As a first pass at this, I would suggest using a two exchanger system for your heating fluid (and dowfrost would probably be a good bet for the rxr heating/cooling fluid), one used to heat the fluid and the other to cool. You will need control valves to switch between heat exchangers as you go from heating to cooling and an expansion tank to accommodate the changes in liquid volume as you heat/cool the dowfrost. Remember that the dowfrost will need to be significantly above (during heating) and below (during cooling) your desired product temp if you want to achieve your SP in anything like a reasonable time frame, however, make sure that you don't have problems with skin temps that are too high/low that could affect product quality.

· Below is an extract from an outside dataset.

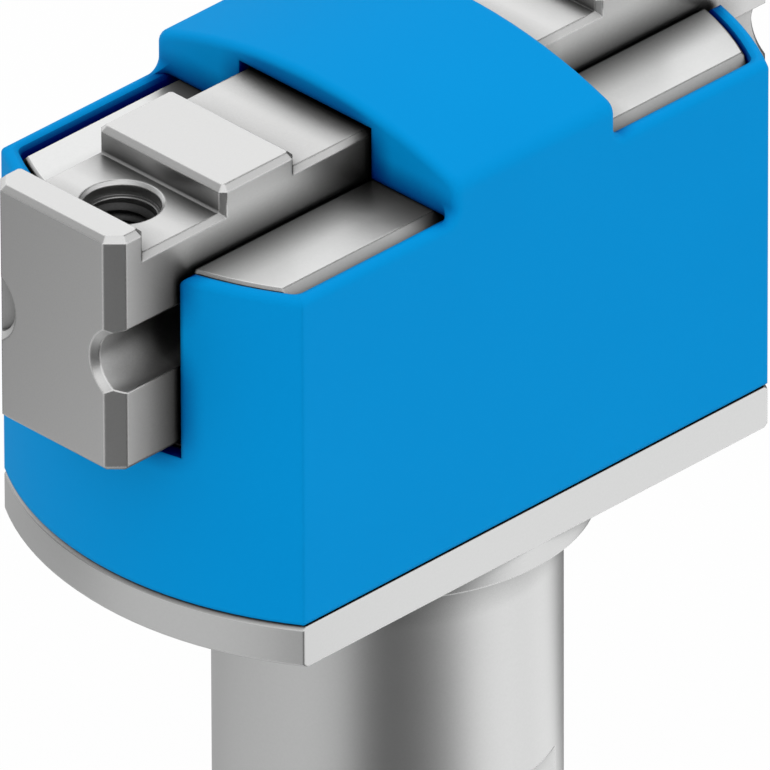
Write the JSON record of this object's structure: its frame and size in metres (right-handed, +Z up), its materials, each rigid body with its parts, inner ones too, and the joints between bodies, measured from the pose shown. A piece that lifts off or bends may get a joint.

Low pressure steam would likely be a good heat source for heating the vessel with a shell and tube exchanger or hot water if your 100 degrees is in F. You will need a chiller for cooling, with either a direct loop (refrigerant to dowfrost) or secondary loop (refrigerant to glycol or similar to dowfrost) heat exchanger. This could be a plate and frame (if viscosity of dowfrost isn't too high at -10) or shell and tube heat exchanger.



Matt

Quality, quantity, cost. Pick two.
 
Lots and lots of variables here. If you can circulate the fluid you don't need intermediate fluids. How much fluid/mass makes a huge difference as does time required to heat up or cool down.

Jackets trend to be used to keep things hot or cold, not affect contents temperature, there's just not enough surface area.

Matthew L makes some good points which maybe demonstrate why there's rarely an simple solution. That's why designers and process engineers exist....

Remember - More details = better answers
Also: If you get a response it's polite to respond to it.